The Hook Up: Addressing the “lesbians hate men” stereotype

 
 

I met this wonderful and amazing girl from another country. Note: I live somewhere in Scandinavia and she lives in France. We messaged each other every day and it went on like that for a while, but then I started to get depressed and it got more and more awful, because at some point I didn’t want to go out of my home. So I kinda said to her that I need time for myself and we would see each other later in life.

Half a year passed, maybe more and then I knew I am probably in love with her and I miss her soooo much. At that time she was with another woman, who treated her really bad. I helped her emotionally via email and she broke up with her. So this summer we finally decided that it was time for us to meet. I flew to see her on her birthday. It was the happiest I’ve ever been and it was just a wonderful time spent together. We decided we were gonna give it a shot.

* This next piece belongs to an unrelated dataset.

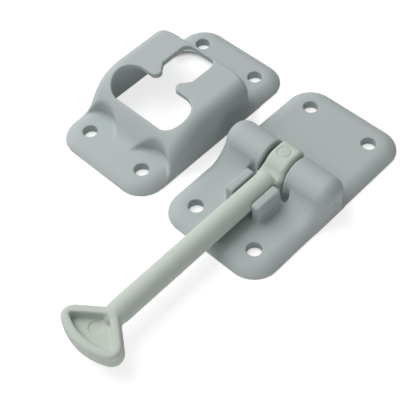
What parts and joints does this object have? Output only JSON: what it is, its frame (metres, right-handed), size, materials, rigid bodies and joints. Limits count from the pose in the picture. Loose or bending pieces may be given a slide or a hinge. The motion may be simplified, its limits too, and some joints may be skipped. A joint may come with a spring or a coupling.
{
  "type": "door holder catch",
  "caption": "Plastic door holder: a screwed plate with a swinging T-headed arm clipped between fins, and a hollow keeper with a keyhole mouth that grips the head.",
  "frame": {"origin": "centre of the holder's four screw holes, on the flat backs of both plates", "axes": "+Z out of the mounting surface, +Y from the arm's head towards the hinge, +X across the holder with the keeper on its -X side"},
  "size_m": [0.0944, 0.1284, 0.0166],
  "materials": {
    "body_plastic": "blue-grey satin moulded plastic",
    "arm_plastic": "pale greenish-grey satin nylon",
    "pin_steel": "drawn wire"
  },
  "bodies": {
    "holder": {"holder_base": "body_plastic", "hinge_pin": "pin_steel", "keeper": "body_plastic"},
    "arm": {"swing_arm": "arm_plastic"}
  },
  "joints": [
    {"name": "arm_swing", "type": "hinge", "parent": "holder", "child": "arm", "pos_m": [0, -0.0003, 0.008], "axis": [-1, 0, 0], "range_deg": [0, 180]}
  ]
}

What happened was that when I came home, I had a lot of work to do and I couldn’t give her the attention she needed. I couldn’t message her so often and I really wasn’t at the computer or the phone so often. Every day she got mad at me for not messaging and she couldn’t understand that I needed to do my work. And when I got a day off, talked to her all day, it felt like it was going nowhere. And that is how she responded to me. After two weeks or so she messaged me this long email saying she can’t go on like this, that I don’t give her enough attention. So we fought over a couple of messages and she said that it’s over.

Two months have passed and I feel empty. I feel like I need her in my life, no matter what. I tried to message her about giving us a second chance,so far she hasn’t responded. I feel so strongly about this that I want to leave school and go live with her in another country, with a different language that I don’t know, but somehow work with it just to be with her. I know I’ve hurt her, but I need to know what to do. I’m hopeless.—The Geek

Anna says: Oh honey, I want to wrap you up in an internet hug and shake you firmly but gently. And tell you no to everything. No, you aren’t hopeless. No, you shouldn’t leave school and fly to another country for a girl who dumped you and is ignoring you. No, you don’t need her in your life. I know how it is to feel that way, but you’re still grieving and not thinking clearly. You are not empty. You are full of goodness and light and love.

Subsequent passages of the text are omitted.